Friday, January 17, 2014

Bekal Perjalanan


Dalam mengarungi kehidupan ini, manusia memiliki urusan yang berbeda-beda antara satu dengan yang lainnya, disertai karakter masing-masing yang beragam pula. Namun, pada hakikatnya semuanya memiliki kedudukan yang sama, yaitu sebagai makhluq berfikir yang memakmurkan bumi. Segenap kekayaan alam yang tersedia di dunia ini, jika direnungkan, maka sebenarnya itu semua adalah untuk manusia. Akal manusia mungkin akan pasti menolak jika ada yang memperbolehkan tindakan merenggut nyawa manusia lainnya, namun tampaknya tiada akal manusia yang melarang tindakan merenggut nyawa hewan ternak untuk dikonsumsi manusia itu sendiri. Yang demikian itu bukanlah karena manusia semena-mena atau tidak adil, melainkan karena memang demikianlah kenyataannya, bahwa segala yang ada di alam ini sesungguhnya disediakan untuk mereka. Dengan dianugerahi akal yang merupakan letak persamaan di antara mereka, manusia juga cenderung memiliki keperluan yang sama, yaitu mencari tahu makna dari keberadaan mereka di dunia ini.

Ketika kita berada di dalam sebuah kendaraan umum bermuatan puluhan orang yang sedang berjalan menuju ke suatu tempat, tentunya kita tahu dan pasti memegang alasan mengapa kita berada di dalam kendaraan tersebut. Kita mestinya sadar ke mana kita akan pergi, dan pastinya telah mempersiapkan diri untuk tiba di tempat tujuan, atau bahkan hingga sempat membayangkan gambaran tentang tempat yang sedang kita tuju tersebut.
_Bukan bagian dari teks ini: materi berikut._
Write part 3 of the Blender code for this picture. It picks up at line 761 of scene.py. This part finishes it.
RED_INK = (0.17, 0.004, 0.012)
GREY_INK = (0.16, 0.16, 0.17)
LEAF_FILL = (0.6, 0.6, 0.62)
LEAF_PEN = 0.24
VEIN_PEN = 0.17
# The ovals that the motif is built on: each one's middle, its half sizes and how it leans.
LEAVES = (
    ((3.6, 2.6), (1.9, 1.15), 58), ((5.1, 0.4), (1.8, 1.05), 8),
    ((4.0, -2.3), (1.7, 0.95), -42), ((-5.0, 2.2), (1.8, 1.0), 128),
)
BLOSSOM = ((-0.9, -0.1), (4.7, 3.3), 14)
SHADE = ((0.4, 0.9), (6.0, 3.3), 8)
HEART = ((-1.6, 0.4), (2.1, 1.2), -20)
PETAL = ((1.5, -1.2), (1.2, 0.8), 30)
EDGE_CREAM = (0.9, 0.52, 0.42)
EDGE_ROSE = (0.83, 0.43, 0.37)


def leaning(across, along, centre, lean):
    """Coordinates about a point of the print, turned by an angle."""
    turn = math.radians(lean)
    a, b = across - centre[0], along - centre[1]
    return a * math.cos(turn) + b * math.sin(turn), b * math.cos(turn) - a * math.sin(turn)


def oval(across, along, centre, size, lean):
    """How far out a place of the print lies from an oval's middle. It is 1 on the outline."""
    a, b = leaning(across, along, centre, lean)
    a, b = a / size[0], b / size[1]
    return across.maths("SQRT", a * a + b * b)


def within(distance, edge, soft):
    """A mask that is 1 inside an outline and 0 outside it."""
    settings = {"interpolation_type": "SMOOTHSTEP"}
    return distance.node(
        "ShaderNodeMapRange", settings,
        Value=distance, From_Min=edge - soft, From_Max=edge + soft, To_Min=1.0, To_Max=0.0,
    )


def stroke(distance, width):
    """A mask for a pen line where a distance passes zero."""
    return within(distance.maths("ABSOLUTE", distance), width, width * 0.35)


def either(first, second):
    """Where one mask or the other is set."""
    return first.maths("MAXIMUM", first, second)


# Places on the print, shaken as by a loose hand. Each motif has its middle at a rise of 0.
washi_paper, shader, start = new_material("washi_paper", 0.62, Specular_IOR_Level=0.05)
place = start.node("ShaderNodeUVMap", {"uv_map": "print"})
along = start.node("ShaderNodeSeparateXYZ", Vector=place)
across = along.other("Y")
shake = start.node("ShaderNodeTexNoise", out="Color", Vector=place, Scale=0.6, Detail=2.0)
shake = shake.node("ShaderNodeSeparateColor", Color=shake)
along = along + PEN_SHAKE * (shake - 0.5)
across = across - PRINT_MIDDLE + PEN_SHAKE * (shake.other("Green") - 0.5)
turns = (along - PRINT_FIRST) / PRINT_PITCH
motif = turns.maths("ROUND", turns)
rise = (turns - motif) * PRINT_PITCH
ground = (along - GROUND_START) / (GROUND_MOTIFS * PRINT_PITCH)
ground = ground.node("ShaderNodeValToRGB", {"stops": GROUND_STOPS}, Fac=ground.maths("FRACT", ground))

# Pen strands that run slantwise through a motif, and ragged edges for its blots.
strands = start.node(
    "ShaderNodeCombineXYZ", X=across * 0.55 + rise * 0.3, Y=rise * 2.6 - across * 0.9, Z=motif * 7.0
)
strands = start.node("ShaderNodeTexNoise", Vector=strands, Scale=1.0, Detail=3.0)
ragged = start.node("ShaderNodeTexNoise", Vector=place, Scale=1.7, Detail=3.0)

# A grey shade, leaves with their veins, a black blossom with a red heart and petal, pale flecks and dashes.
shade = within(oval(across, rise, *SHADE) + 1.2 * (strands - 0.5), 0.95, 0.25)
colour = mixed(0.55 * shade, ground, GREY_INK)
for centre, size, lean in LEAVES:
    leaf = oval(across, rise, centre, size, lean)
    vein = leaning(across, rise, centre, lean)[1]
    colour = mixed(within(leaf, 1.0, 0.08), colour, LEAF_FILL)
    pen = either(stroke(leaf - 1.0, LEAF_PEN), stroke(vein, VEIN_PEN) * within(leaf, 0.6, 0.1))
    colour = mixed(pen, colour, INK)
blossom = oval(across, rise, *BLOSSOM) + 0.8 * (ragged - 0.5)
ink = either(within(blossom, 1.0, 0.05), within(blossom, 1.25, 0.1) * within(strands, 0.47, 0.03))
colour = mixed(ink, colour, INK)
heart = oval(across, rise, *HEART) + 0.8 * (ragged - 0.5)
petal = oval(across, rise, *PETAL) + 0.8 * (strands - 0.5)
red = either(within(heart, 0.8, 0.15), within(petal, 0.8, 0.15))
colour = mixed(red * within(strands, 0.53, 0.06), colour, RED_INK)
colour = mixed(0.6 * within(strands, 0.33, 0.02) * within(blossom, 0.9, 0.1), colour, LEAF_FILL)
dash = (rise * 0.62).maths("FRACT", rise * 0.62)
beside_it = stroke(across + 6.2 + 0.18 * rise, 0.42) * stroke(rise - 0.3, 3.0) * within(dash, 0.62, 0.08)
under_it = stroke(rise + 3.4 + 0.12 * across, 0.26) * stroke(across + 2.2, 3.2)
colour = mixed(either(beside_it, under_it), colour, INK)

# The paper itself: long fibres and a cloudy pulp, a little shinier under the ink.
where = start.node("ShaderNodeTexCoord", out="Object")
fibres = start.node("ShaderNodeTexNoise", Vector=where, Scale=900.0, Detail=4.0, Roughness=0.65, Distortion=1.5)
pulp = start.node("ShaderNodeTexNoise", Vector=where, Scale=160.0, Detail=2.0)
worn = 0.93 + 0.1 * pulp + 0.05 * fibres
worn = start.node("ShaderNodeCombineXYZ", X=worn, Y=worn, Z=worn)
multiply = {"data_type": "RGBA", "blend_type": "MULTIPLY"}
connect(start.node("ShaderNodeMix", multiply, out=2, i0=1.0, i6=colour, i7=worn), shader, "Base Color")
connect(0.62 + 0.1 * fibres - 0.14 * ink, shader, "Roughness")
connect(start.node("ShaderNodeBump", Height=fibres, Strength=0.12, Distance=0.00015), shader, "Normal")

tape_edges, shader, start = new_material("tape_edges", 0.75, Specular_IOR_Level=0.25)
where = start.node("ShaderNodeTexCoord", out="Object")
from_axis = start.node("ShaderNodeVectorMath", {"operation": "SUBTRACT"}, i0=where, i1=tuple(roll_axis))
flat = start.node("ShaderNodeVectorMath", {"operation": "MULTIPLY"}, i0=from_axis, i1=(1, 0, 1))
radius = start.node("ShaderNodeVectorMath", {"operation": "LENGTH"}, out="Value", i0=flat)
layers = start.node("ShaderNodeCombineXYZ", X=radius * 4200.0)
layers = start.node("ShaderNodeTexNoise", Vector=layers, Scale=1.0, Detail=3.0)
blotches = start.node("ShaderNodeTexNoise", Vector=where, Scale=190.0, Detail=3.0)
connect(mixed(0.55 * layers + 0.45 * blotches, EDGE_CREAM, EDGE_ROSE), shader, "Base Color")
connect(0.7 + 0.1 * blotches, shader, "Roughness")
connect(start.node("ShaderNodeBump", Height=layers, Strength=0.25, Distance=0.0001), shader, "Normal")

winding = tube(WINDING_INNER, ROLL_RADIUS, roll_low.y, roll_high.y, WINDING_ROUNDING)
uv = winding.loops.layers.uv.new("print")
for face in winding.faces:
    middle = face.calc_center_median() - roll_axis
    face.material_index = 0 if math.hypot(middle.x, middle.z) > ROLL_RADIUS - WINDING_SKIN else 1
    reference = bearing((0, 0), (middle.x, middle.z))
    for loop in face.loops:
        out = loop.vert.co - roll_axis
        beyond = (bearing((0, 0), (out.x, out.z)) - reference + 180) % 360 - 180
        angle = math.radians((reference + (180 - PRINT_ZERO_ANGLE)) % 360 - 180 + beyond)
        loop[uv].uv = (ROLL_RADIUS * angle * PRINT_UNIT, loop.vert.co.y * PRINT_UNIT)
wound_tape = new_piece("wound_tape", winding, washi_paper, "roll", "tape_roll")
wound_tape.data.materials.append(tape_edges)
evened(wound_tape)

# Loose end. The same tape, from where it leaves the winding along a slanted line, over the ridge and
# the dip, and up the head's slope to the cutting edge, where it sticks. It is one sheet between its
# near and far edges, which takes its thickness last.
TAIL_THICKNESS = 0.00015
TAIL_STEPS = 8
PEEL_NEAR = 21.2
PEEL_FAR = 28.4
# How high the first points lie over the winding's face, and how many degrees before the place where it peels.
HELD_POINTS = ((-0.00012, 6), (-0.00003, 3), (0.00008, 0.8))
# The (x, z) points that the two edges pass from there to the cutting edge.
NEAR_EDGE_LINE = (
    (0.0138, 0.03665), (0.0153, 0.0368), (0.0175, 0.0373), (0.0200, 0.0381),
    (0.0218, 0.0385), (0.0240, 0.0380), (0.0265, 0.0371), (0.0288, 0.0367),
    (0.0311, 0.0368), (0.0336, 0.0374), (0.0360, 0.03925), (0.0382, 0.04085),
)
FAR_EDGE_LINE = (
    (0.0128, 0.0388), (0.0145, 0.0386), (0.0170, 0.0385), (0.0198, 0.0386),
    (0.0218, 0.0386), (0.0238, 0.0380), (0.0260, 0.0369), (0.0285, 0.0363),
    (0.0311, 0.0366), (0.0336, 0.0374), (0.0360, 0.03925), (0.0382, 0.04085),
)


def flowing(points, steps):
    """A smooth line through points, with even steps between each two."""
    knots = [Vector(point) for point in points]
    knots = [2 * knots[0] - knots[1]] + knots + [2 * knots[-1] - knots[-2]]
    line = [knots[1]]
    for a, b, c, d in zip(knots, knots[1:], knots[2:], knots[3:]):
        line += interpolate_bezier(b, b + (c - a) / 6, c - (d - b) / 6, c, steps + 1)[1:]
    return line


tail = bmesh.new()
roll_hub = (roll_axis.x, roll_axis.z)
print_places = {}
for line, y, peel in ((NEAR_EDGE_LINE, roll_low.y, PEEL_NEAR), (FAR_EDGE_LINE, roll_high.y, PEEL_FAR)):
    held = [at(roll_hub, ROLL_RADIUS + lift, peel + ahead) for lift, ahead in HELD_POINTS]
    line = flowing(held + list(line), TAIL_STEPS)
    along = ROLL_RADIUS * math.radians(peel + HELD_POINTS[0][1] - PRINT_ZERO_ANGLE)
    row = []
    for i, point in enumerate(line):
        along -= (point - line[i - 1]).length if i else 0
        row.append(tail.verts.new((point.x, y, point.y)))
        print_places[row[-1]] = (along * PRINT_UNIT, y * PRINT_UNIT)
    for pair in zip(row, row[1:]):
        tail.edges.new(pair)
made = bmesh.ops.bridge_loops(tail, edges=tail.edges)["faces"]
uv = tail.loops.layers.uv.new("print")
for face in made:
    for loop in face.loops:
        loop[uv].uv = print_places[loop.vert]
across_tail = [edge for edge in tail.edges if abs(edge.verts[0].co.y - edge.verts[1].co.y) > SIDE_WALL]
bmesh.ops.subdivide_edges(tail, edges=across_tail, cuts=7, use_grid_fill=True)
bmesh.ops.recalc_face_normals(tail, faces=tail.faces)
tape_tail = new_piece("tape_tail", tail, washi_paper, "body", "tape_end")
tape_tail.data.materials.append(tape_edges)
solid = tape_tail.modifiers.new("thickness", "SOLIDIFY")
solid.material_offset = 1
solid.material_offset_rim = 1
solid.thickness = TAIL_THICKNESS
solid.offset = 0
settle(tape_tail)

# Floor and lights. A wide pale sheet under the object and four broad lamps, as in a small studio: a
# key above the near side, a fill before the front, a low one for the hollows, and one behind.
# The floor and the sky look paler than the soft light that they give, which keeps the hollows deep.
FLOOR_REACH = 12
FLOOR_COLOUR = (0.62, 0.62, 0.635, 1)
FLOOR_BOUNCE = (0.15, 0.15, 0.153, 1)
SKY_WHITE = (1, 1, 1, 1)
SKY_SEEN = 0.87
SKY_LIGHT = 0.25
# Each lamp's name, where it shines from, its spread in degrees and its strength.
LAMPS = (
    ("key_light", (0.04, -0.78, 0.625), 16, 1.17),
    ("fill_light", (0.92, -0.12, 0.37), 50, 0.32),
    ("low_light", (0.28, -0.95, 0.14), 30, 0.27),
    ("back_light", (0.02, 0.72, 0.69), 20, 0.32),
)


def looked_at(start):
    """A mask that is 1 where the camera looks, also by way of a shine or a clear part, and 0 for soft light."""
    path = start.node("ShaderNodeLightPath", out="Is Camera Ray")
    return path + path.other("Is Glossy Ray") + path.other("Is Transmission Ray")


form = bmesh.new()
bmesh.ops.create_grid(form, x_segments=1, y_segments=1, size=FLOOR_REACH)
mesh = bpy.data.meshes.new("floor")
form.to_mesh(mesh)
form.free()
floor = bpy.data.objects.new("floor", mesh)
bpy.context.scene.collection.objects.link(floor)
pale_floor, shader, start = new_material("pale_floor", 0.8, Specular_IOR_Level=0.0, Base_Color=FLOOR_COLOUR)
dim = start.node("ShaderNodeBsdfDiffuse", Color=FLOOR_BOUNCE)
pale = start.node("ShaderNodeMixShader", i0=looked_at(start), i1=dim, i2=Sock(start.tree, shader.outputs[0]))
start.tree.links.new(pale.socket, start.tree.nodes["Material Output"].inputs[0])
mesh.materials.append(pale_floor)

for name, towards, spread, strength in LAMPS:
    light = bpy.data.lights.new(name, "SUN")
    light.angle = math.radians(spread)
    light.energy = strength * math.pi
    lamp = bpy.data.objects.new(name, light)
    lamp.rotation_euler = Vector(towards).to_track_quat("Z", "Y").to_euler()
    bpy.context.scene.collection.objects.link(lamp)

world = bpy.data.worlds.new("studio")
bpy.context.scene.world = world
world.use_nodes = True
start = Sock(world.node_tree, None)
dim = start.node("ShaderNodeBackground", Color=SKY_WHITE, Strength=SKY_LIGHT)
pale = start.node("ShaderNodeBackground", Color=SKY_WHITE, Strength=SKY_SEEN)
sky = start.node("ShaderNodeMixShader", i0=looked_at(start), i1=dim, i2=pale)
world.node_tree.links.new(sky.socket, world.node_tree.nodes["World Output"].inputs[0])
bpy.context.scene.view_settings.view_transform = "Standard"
Namun, jika ternyata kita tidak tahu ke mana akan pergi, atau tak mengerti apa yang bahkan sedang kita lakukan di dalam kendaraan tersebut, maka mungkin saja kita sedang salah tempat, atau mungkin sedang tidak menyadari posisi dan keadaan diri kita sendiri, sehingga membutuhkan pemberitahuan ke mana sebenarnya arah tujuan kendaraan yang sedang kita tumpangi itu.
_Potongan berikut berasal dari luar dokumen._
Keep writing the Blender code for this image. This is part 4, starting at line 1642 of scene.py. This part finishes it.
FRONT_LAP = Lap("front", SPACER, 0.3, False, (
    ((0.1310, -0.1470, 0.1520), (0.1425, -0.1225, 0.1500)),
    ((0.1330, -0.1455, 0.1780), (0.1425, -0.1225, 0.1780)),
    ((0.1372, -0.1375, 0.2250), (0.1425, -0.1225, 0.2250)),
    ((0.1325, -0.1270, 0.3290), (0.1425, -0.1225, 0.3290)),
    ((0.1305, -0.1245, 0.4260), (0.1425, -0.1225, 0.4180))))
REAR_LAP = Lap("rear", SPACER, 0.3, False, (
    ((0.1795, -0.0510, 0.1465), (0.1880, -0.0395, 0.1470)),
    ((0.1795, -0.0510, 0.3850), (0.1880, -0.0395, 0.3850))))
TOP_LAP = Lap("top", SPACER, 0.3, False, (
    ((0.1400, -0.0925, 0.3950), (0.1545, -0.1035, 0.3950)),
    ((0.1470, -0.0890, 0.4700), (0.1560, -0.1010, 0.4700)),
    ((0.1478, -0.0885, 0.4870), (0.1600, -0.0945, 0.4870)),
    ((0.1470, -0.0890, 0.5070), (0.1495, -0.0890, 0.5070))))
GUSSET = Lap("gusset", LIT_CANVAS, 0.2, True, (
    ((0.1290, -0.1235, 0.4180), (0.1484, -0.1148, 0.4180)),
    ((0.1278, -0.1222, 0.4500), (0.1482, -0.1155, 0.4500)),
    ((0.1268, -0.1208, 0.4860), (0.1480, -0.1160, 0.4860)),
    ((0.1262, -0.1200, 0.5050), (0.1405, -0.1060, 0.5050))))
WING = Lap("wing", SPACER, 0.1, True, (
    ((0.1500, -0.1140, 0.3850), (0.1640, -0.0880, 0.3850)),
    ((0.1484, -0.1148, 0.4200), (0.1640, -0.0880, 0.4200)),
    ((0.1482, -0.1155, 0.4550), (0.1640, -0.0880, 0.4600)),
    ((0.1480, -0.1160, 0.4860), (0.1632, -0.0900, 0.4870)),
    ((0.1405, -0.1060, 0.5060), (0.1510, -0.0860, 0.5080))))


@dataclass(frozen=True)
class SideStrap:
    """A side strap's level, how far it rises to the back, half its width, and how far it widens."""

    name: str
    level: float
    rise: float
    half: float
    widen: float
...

Jika sekedar kendaraan yang hanya berpenumpang puluhan orang saja kita perlu tahu dan harus memiliki alasan mengapa kita berada di dalamnya, maka tentunya kita juga harus lebih tahu alasan mengapa kita berada di dalam kendaraan yang berpenumpang seluruh ummat manusia ini, yaitu kendaraan kehidupan yang menghantarkan segenap penumpangnya menuju sebuah terminal yang bernama kematian. Jika kita pernah khawatir tentang cukup tidaknya bekal atau persiapan kita dalam menempuh perjalanan jauh ke sebuah tempat, mungkin semestinya kita harus lebih khawatir lagi tentang cukup tidaknya bekal dan persiapan kita dalam perjalanan hidup yang lebih besar ini, perjalanan besar sementara yang ternyata masih harus dilanjutkan dengan perjalanan lain yang lebih besar lagi, yaitu perjalanan akhirat yang kekal.
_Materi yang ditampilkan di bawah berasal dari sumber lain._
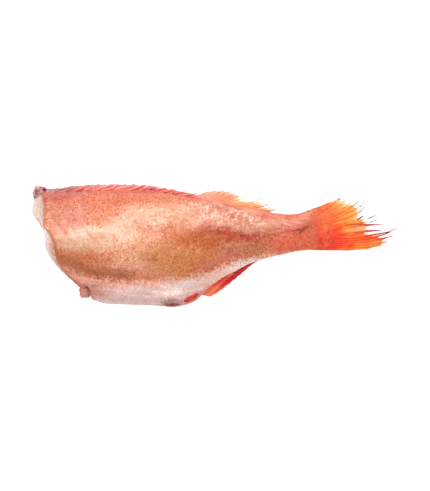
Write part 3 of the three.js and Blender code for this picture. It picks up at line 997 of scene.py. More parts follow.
def make_scale_form():
    """A scale of length 1: a shallow shield whose free edge points along +X."""
    free = np.radians(np.linspace(-82, 82, SCALE_FREE_POINTS))
    outline = [(0.12 + 0.66 * math.cos(a), 0.6 * math.sin(a), 0.0) for a in free]
    outline += [(-0.52, 0.36, -0.06), (-0.52, -0.36, -0.06)]
    count = len(outline)
    points = [*outline, (0.2, 0.0, 0.08)]
    faces = [(count, i, (i + 1) % count) for i in range(count)]
    faces += [(0, i + 1, i) for i in range(1, count - 1)]
    mesh = new_mesh("scale_form", np.array(points) / MM, faces)
    rim = [max(edge.vertices) < count and abs(edge.vertices[0] - edge.vertices[1]) in (1, count - 1)
           for edge in mesh.edges]
    mesh.attributes.new("sharp_edge", "BOOLEAN", "EDGE").data.foreach_set("value", rim)
    store(mesh, "free_edge", [np.clip(0.3 + x, 0, 1) for x, _, _ in outline] + [0.45])
    store(mesh, "local", points)
    return placed("scale_form", mesh)


scale_form = make_scale_form()
print("one scale has", len(scale_form.data.polygons), "triangles")

# %% Seats for the scales
FIRST_SEAT_X = -131.0
SCALE_SIZE = [(FIRST_SEAT_X, 1.5), (-60, 1.6), (0, 1.5), (40, 1.35), (66, 1.2), (90, 1.15)]
MIDLINE = 0.55 * np.pi  # the angle that the rows are counted from
BARE_EDGE = 0.2  # no row is nearer to the middle of the belly or the back than this, in mm
scale_size = through(SCALE_SIZE)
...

Dalam pandangan Islam, bekal yang harus disiapkan manusia untuk menempuh kedua perjalanan besar tersebut adalah bekal ibadah atau menyembah Allah, yang mana merupakan nilai inti dari kehidupan manusia di dunia ini. Di dalam al-Qur’an telah disebutkan sebuah ayat yang artinya:

“Dan tidaklah Aku ciptakan jin dan manusia melainkan supaya mereka menyembah-Ku.”(Adz-Dzariyat: 56)

Di antara para ulama terdapat perbedaan pendapat dalam menjelaskan arti menyembah atau ibadah dalam ayat tersebut. Namun makna yang tampaknya paling tepat di antara beragam pendapat yang ada adalah ibadah dalam artian mentaati segala perintah Allah dan menjauhi segala larangan-Nya, sehingga makna ibadah di sini pun bukanlah sekedar kegiatan ritual saja, namun juga mencakup segala kegiatan non-ritual yang ada dalam kehidupan manusia, yang mana juga harus mengikuti aturan-Nya. Karena jika ibadah hanya diartikan sebagai kegiatan ritual semata, maka tentu kita akan harus meninggalkan urusan-urusan lain yang non-ritual, yang pastinya adalah tidak mungkin. Dan jika memang ibadah hanya diartikan sebagai pemenuhan kegiatan ritual semata, maka ketika ibadah tersebut telah dipenuhi, sewajarnya kita pun sudah tidak memiliki beban kewajiban lagi, karena memang perintah utama dalam hidup ini hanyalah untuk ibadah, sehingga di luar ibadah kita pun akan boleh berbuat apa saja, termasuk pelanggaran atau maksiat.

Oleh karena itu, untuk menyempurnakan pemahaman tentang makna ibadah tersebut, kita mungkin perlu memperhatikan ayat-ayat terkait lainnya. Dan di antara ayat-ayat tersebut adalah ayat yang artinya kurang lebih sebagai berikut:

“Katakanlah: ‘Taatilah Allah dan Rasul-Nya; jika kamu berpaling, maka sesungguhnya Allah tidak menyukai orang-orang kafir.’” (Ali Imran: 32)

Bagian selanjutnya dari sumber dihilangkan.